Juthatip Sirikan explains that the law is now being applied in such a broad way that people are not allowed to question government budgets and expenditure if they have any relationship with the royal family, which stifles criticism of the most basic government decision-making since there are an estimated 5,000 ongoing "royal" projects. "Article 112 of lèse-majesté could be the key (factor) in Thailand's political problems" the young activist argues.

In 2020 the Move Forward opposition party questioned royal spending paid by government departments, including nearly 3 billion baht (89,874,174 USD) from the Defense Ministry and Thai police for royal security, and 7 billion baht budgeted for royal development projects, as well as 38 planes and helicopters for the monarchy. Previously, on June 16, 2018, it was revealed that Thailand's Crown Property Bureau transferred its entire portfolio to the new King Maha Vajiralongkorn.

photo of graffiti of 112 crossed out on sidewalk

Protestors In Bangkok Call For Political Prisoner Release

Peerapon Boonyakiat/SOPA Images via ZUMA Wire

Freedom of speech at stake

"Article 112 shuts down all freedom of speech in this country", says Sirikan. "Even the political parties fear to touch the subject, so it blocks most things. This country cannot move anywhere if we still have this law."

The student activist herself was charged with lèse-majesté in September 2020, after simply citing a list of public documents that refer to royal family expenditure. Sirikan comes from a family that has faced the consequences of decades of political repression. Her grandfather, Tiang Sirikhan was a journalist and politician who openly protested against Thailand's involvement in World War II. He was accused of being a Communist and abducted in 1952. According to Sirikhan's family, he was killed by the state.

The new report was conducted by The International Federation for Human Rights (FIDH), Thai Lawyer for Human Rights (TLHR), and Internet Law Reform Dialogue (iLaw). It accuses Thai authorities of an increasingly broad interpretation of Article 112, to the point of "absurdity," including charges against people for criticizing the government's COVID-19 vaccine management, wearing crop tops, insulting the previous monarch, or quoting a United Nations statement about Article 112.

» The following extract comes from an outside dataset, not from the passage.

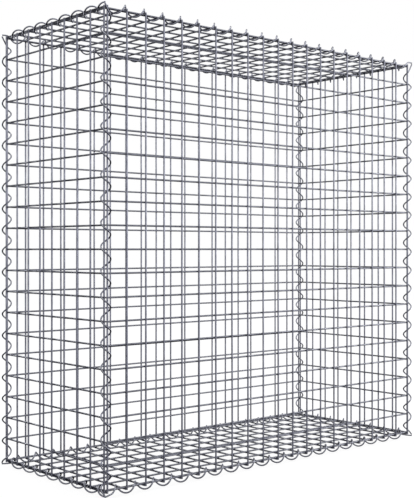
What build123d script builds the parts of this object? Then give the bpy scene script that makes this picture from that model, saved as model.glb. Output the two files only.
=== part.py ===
from build123d import *
from math import acos, cos, pi, sin, sqrt
import os

# Welded mesh gabion basket, empty and laced up, standing on its base panel.
# Millimetres, +Z up, +X along the long front, +Y to the back.
# The origin lies under the middle of the basket, on the floor.

os.makedirs("parts", exist_ok=True)

# Size of the basket, counted in square mesh cells
CELL = 50.0
CELLS_LONG = 20
CELLS_DEEP = 8
CELLS_HIGH = 20

# Wire: each round wire is drawn as a square bar of the same section area
MESH_WIRE = 4.0
SPIRAL_WIRE = 3.5
SQUARE_OF_ROUND = sqrt(pi) / 2
BAR = MESH_WIRE * SQUARE_OF_ROUND
STRAND = SPIRAL_WIRE * SQUARE_OF_ROUND

# Inner wires end just past the middle of the edge wire that they are welded to. Outer
# wires stick out past it.
OVERRUN = 0.0625 * MESH_WIRE
WALL_TAIL = 1.25 * MESH_WIRE
LID_TAIL = MESH_WIRE

# The outer face of the inner wires, out from the cell lines. Walls meet edge to edge.
# The lid and base lie with their long inner wires level with the walls' last cross
# wires, so their two long edge wires stand in from the cell line to clear those.
MEET_GAP = 0.03
WALL_WELD = BAR + OVERRUN + MEET_GAP
LID_WELD = BAR / 2 + MEET_GAP
LID_INSET = BAR / 2 - OVERRUN

# Lacing spirals: left-handed, one turn to a cell, six flats to a turn. Their flats just
# clear the pair of edge wires that runs up each corner.
FLATS = 6
RISE = CELL / FLATS
SPIRAL_PLAY = 0.05
WALL_STEP = (WALL_WELD + BAR / 2) / 2
CORNER_WIRES_REACH = (WALL_STEP + BAR / 2) * sqrt(2)
SPIRAL_RADIUS = (CORNER_WIRES_REACH + STRAND / sqrt(2) + SPIRAL_PLAY) / cos(pi / FLATS)
FLAT_RUN = 2 * SPIRAL_RADIUS * sin(pi / FLATS)
BEND = acos((FLAT_RUN**2 * cos(2 * pi / FLATS) + RISE**2) / (FLAT_RUN**2 + RISE**2))
SPIRAL_REACH = SPIRAL_RADIUS + STRAND / sqrt(2) / cos(BEND / 2)

# Steps of the spirals' axes out from the corner lines. To the side, each axis runs midway
# between the two edge wires that it laces. Up or down, it stands off so far that the
# flats just clear the edge wires, which they hang on.
ROW_STEP = WALL_WELD - BAR / 2
LONG_OUT = (ROW_STEP - LID_INSET) / 2
LONG_SIDE_REACH = ((ROW_STEP + LID_INSET) / 2 + BAR / 2) * sin(pi / FLATS)
LONG_UP = (CORNER_WIRES_REACH - LONG_SIDE_REACH) / cos(pi / FLATS) - BAR / 2
SHORT_OUT = ROW_STEP / 2
SHORT_SIDE_REACH = (SHORT_OUT + BAR / 2) * sin(pi / FLATS)
SHORT_UP = (CORNER_WIRES_REACH - SHORT_SIDE_REACH) / cos(pi / FLATS) - BAR / 2

# Derived dimensions
LENGTH = CELLS_LONG * CELL
DEPTH = CELLS_DEEP * CELL
HEIGHT = CELLS_HIGH * CELL
FOOT = SPIRAL_REACH + SHORT_UP
TOP = FOOT + HEIGHT
MIDDLE = FOOT + HEIGHT / 2

# Panels: name, plane on the cell lines facing out, cells across, cells up, weld plane,
# inset of the edge wires across, tail of the wires up. The wires that run up each plane
# lie outside, the wires across it inside.
PANELS = [
    ("front_panel", Plane((0, -DEPTH / 2, MIDDLE), (1, 0, 0), (0, -1, 0)),
     CELLS_LONG, CELLS_HIGH, WALL_WELD, 0, WALL_TAIL),
    ("back_panel", Plane((0, DEPTH / 2, MIDDLE), (-1, 0, 0), (0, 1, 0)),
     CELLS_LONG, CELLS_HIGH, WALL_WELD, 0, WALL_TAIL),
    ("left_end_panel", Plane((-LENGTH / 2, 0, MIDDLE), (0, -1, 0), (-1, 0, 0)),
     CELLS_DEEP, CELLS_HIGH, WALL_WELD, 0, WALL_TAIL),
    ("right_end_panel", Plane((LENGTH / 2, 0, MIDDLE), (0, 1, 0), (1, 0, 0)),
     CELLS_DEEP, CELLS_HIGH, WALL_WELD, 0, WALL_TAIL),
    ("lid_panel", Plane((0, 0, TOP), (1, 0, 0), (0, 0, 1)),
     CELLS_LONG, CELLS_DEEP, LID_WELD, LID_INSET, LID_TAIL),
    ("base_panel", Plane((0, 0, FOOT), (-1, 0, 0), (0, 0, -1)),
     CELLS_LONG, CELLS_DEEP, LID_WELD, LID_INSET, LID_TAIL),
]

for name, face, across, up, weld, inset, tail in PANELS:
    edge = up * CELL / 2 - inset
    with BuildPart() as panel:
        with BuildSketch(face.offset(weld - BAR)):
            with GridLocations(CELL, CELL, 1, up - 1):
                Rectangle(across * CELL + 2 * OVERRUN, BAR)
            with Locations((0, edge), (0, -edge)):
                Rectangle(across * CELL + 2 * OVERRUN, BAR)
        extrude(amount=BAR)
        with BuildSketch(face.offset(weld)):
            with GridLocations(CELL, CELL, across + 1, 1):
                Rectangle(BAR, 2 * (edge + tail))
        extrude(amount=BAR)
    panel.part.label = name
    export_step(panel.part, f"parts/{name}.step")

# Corner lines that the spirals run round
LEFT = -LENGTH / 2
RIGHT = LENGTH / 2
FRONT = -DEPTH / 2
BACK = DEPTH / 2

# Spirals: name, start of the axis at the first wire, way of the axis, where the strand
# stands at each wire, and the first and last corner of its path, counted in flats.
LONG_TURN = (-2, FLATS * CELLS_LONG + 2)
SHORT_TURN = (1, FLATS * CELLS_DEEP - 1)
HIGH_TURN = (1, FLATS * CELLS_HIGH - 1)
UP = (0, 0, 1)
DOWN = (0, 0, -1)
ALONG_X = (1, 0, 0)
ALONG_Y = (0, 1, 0)
SPIRALS = [
    ("front_lid_spiral", (LEFT, FRONT - LONG_OUT, TOP + LONG_UP), ALONG_X, UP, LONG_TURN),
    ("back_lid_spiral", (LEFT, BACK + LONG_OUT, TOP + LONG_UP), ALONG_X, UP, LONG_TURN),
    ("front_base_spiral", (LEFT, FRONT - LONG_OUT, FOOT - LONG_UP), ALONG_X, DOWN, LONG_TURN),
    ("back_base_spiral", (LEFT, BACK + LONG_OUT, FOOT - LONG_UP), ALONG_X, DOWN, LONG_TURN),
    ("left_lid_spiral", (LEFT - SHORT_OUT, FRONT, TOP + SHORT_UP), ALONG_Y, UP, SHORT_TURN),
    ("right_lid_spiral", (RIGHT + SHORT_OUT, FRONT, TOP + SHORT_UP), ALONG_Y, UP, SHORT_TURN),
    ("left_base_spiral", (LEFT - SHORT_OUT, FRONT, FOOT - SHORT_UP), ALONG_Y, DOWN, SHORT_TURN),
    ("right_base_spiral", (RIGHT + SHORT_OUT, FRONT, FOOT - SHORT_UP), ALONG_Y, DOWN, SHORT_TURN),
    ("front_left_spiral", (LEFT - WALL_STEP, FRONT - WALL_STEP, FOOT), UP, (-1, 0, 0), HIGH_TURN),
    ("front_right_spiral", (RIGHT + WALL_STEP, FRONT - WALL_STEP, FOOT), UP, (0, -1, 0), HIGH_TURN),
    ("back_right_spiral", (RIGHT + WALL_STEP, BACK + WALL_STEP, FOOT), UP, (1, 0, 0), HIGH_TURN),
    ("back_left_spiral", (LEFT - WALL_STEP, BACK + WALL_STEP, FOOT), UP, (0, 1, 0), HIGH_TURN),
]

for name, start, along, outward, (first, last) in SPIRALS:
    with BuildPart() as spiral:
        with BuildLine(Plane(start, outward, along)) as centre_line:
            Polyline(*[
                (SPIRAL_RADIUS * cos(2 * pi * flat / FLATS),
                 -SPIRAL_RADIUS * sin(2 * pi * flat / FLATS),
                 flat * RISE)
                for flat in range(first, last + 1)
            ])
        path = centre_line.wires()[0]
        with BuildSketch(Plane(path @ 0, z_dir=path % 0)):
            Rectangle(STRAND, STRAND)
        sweep(path=path, transition=Transition.RIGHT)
    spiral.part.label = name
    export_step(spiral.part, f"parts/{name}.step")
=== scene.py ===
"""An empty welded mesh gabion basket, laced shut with wire spirals.

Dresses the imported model. Every panel and every lacing spiral gets its round drawn
wire, its welds and its zinc-aluminium coat. Metres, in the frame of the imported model:
+X along the front, +Y to the back, +Z up, the floor at zero.
"""
from __future__ import annotations

import logging
import math
from dataclasses import dataclass, field
from enum import Enum

import bpy
import numpy as np
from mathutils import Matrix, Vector


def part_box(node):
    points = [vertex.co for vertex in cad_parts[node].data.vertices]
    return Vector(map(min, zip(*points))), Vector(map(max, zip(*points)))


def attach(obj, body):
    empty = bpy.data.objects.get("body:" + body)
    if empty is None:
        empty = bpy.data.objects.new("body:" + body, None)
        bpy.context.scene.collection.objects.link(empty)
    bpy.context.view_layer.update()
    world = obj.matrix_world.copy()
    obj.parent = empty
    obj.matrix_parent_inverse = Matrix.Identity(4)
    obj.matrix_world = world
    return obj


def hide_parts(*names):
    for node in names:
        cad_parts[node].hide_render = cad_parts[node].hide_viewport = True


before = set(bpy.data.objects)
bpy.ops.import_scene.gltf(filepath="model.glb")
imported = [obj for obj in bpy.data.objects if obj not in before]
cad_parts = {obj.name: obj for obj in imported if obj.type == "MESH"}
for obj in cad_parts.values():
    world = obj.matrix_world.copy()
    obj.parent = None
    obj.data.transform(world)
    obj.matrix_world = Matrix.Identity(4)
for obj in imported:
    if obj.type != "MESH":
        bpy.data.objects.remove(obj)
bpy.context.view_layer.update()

log = logging.getLogger("gabion_basket")

MM = 0.001
FULL_TURN = 2 * math.pi
BODY = "root"

X = np.array((1.0, 0.0, 0.0))
Y = np.array((0.0, 1.0, 0.0))
Z = np.array((0.0, 0.0, 1.0))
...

Activist in front of democracy monument in Thailand.

Shift to social media

While in the past the Article was only used against people who spoke about the royals, it's now being used as an alibi for more general political repression — which has also spurred more open campaigning to abolish it. Sirikan recounts recent cases of police charging people for spreading paint near the picture of the king during a protest, or even just for having a picture of the king as phone wallpaper.

The more than a century-old law is now largely playing out online, where much of today's protest takes place in Thailand. Sirikan says people are willing to go further on social media to expose information such as how the king intervenes in politics and the monarchy's accumulation of wealth, information the mainstream media rarely reports on them.

Not surprisingly, however, social media is heavily monitored and the military is involved in Intelligence operations and cyber attacks against human rights defenders and critics of any kind. In October 2020, Twitter took down 926 accounts, linked to the army and the government, which promoted themselves and attacked political opposition, and this June, Google removed two Maps with pictures, names, and addresses, of more than 400 people who were accused of insulting the Thai monarchy. "They are trying to control the internet as well," Sirikan says. "They are trying to censor every content that they find a threat".